§ **Information shown**:
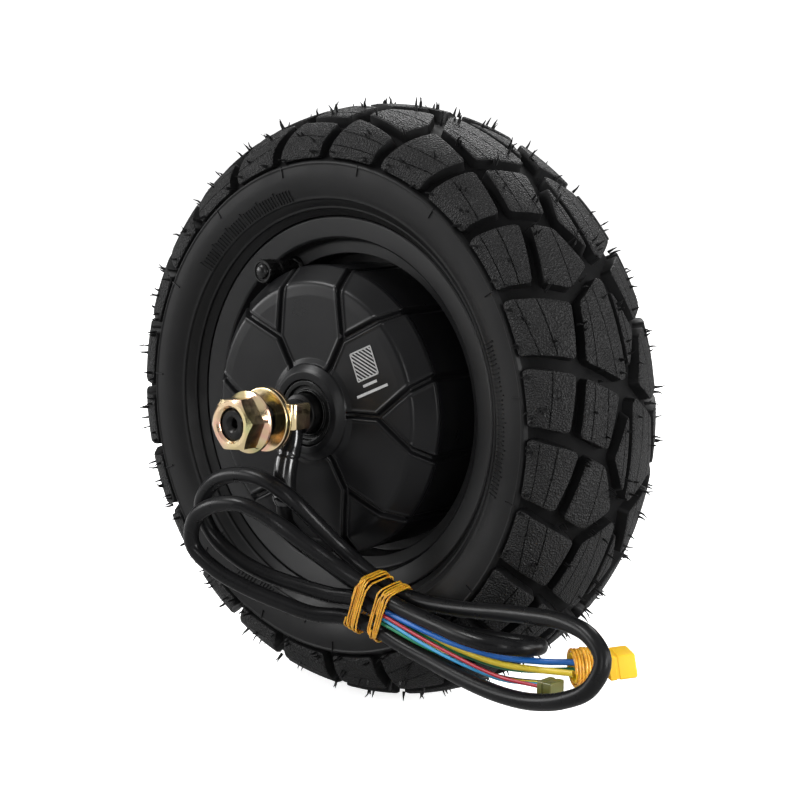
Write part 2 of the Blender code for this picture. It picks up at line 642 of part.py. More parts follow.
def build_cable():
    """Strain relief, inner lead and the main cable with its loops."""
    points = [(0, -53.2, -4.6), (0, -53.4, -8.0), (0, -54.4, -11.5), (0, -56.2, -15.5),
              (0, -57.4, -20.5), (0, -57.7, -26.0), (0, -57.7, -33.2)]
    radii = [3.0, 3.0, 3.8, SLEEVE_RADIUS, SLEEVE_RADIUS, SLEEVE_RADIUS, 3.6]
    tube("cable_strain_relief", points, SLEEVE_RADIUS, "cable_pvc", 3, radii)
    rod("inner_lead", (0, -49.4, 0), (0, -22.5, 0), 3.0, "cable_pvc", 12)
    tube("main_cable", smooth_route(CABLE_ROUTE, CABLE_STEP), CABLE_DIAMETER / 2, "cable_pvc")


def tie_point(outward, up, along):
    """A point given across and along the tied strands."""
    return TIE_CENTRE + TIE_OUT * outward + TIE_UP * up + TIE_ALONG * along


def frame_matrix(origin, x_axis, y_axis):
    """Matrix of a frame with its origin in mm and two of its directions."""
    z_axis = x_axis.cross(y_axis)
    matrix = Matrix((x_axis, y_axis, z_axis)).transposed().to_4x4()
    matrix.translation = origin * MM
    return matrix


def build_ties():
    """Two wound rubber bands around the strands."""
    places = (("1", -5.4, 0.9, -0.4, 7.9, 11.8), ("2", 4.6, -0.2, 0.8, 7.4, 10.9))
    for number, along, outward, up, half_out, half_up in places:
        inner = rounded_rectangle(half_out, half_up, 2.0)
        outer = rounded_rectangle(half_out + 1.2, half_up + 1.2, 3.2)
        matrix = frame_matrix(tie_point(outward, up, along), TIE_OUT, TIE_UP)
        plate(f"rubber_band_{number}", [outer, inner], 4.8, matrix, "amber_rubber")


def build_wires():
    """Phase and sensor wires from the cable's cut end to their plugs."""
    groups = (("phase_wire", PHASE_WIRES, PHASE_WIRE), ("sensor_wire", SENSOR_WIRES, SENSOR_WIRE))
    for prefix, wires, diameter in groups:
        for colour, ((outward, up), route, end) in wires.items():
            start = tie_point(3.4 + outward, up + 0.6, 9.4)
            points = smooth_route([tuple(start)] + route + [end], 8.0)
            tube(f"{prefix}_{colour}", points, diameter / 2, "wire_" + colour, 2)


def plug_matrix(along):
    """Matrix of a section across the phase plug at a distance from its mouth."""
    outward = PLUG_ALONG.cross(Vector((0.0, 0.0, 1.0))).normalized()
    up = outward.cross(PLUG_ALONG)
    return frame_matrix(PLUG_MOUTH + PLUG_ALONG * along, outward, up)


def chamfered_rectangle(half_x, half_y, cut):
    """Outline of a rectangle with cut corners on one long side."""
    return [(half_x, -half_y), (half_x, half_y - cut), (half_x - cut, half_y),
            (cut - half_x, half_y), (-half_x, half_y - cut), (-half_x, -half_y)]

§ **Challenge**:
Copy out each line exactly.

§ **Response below**:
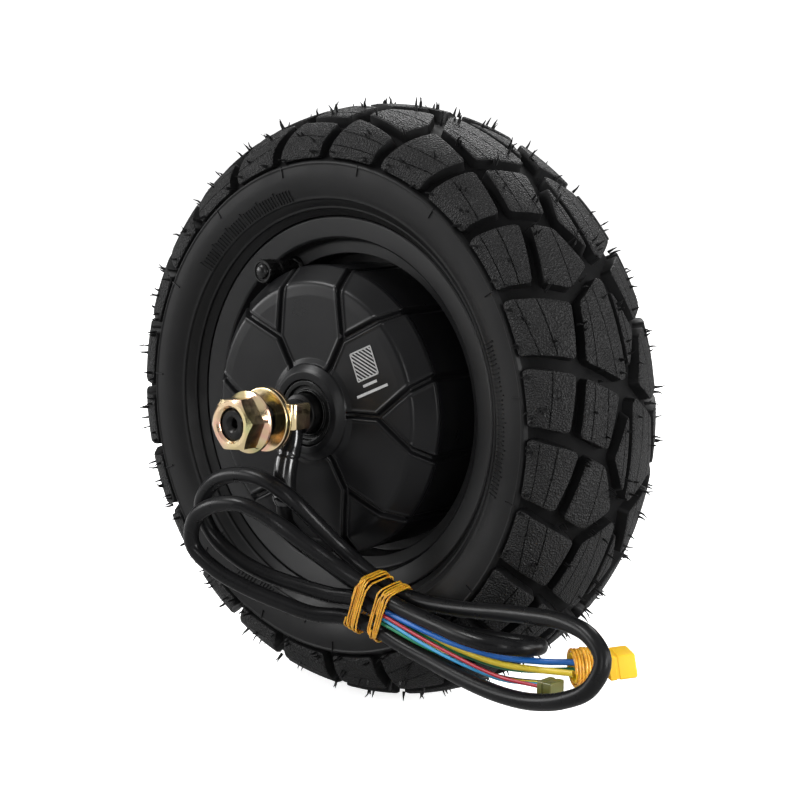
Write part 2 of the Blender code for this picture. It picks up at line 642 of part.py. More parts follow.
def build_cable():
    """Strain relief, inner lead and the main cable with its loops."""
    points = [(0, -53.2, -4.6), (0, -53.4, -8.0), (0, -54.4, -11.5), (0, -56.2, -15.5),
              (0, -57.4, -20.5), (0, -57.7, -26.0), (0, -57.7, -33.2)]
    radii = [3.0, 3.0, 3.8, SLEEVE_RADIUS, SLEEVE_RADIUS, SLEEVE_RADIUS, 3.6]
    tube("cable_strain_relief", points, SLEEVE_RADIUS, "cable_pvc", 3, radii)
    rod("inner_lead", (0, -49.4, 0), (0, -22.5, 0), 3.0, "cable_pvc", 12)
    tube("main_cable", smooth_route(CABLE_ROUTE, CABLE_STEP), CABLE_DIAMETER / 2, "cable_pvc")


def tie_point(outward, up, along):
    """A point given across and along the tied strands."""
    return TIE_CENTRE + TIE_OUT * outward + TIE_UP * up + TIE_ALONG * along


def frame_matrix(origin, x_axis, y_axis):
    """Matrix of a frame with its origin in mm and two of its directions."""
    z_axis = x_axis.cross(y_axis)
    matrix = Matrix((x_axis, y_axis, z_axis)).transposed().to_4x4()
    matrix.translation = origin * MM
    return matrix


def build_ties():
    """Two wound rubber bands around the strands."""
    places = (("1", -5.4, 0.9, -0.4, 7.9, 11.8), ("2", 4.6, -0.2, 0.8, 7.4, 10.9))
    for number, along, outward, up, half_out, half_up in places:
        inner = rounded_rectangle(half_out, half_up, 2.0)
        outer = rounded_rectangle(half_out + 1.2, half_up + 1.2, 3.2)
        matrix = frame_matrix(tie_point(outward, up, along), TIE_OUT, TIE_UP)
        plate(f"rubber_band_{number}", [outer, inner], 4.8, matrix, "amber_rubber")


def build_wires():
    """Phase and sensor wires from the cable's cut end to their plugs."""
    groups = (("phase_wire", PHASE_WIRES, PHASE_WIRE), ("sensor_wire", SENSOR_WIRES, SENSOR_WIRE))
    for prefix, wires, diameter in groups:
        for colour, ((outward, up), route, end) in wires.items():
            start = tie_point(3.4 + outward, up + 0.6, 9.4)
            points = smooth_route([tuple(start)] + route + [end], 8.0)
            tube(f"{prefix}_{colour}", points, diameter / 2, "wire_" + colour, 2)


def plug_matrix(along):
    """Matrix of a section across the phase plug at a distance from its mouth."""
    outward = PLUG_ALONG.cross(Vector((0.0, 0.0, 1.0))).normalized()
    up = outward.cross(PLUG_ALONG)
    return frame_matrix(PLUG_MOUTH + PLUG_ALONG * along, outward, up)


def chamfered_rectangle(half_x, half_y, cut):
    """Outline of a rectangle with cut corners on one long side."""
    return [(half_x, -half_y), (half_x, half_y - cut), (half_x - cut, half_y),
            (cut - half_x, half_y), (-half_x, half_y - cut), (-half_x, -half_y)]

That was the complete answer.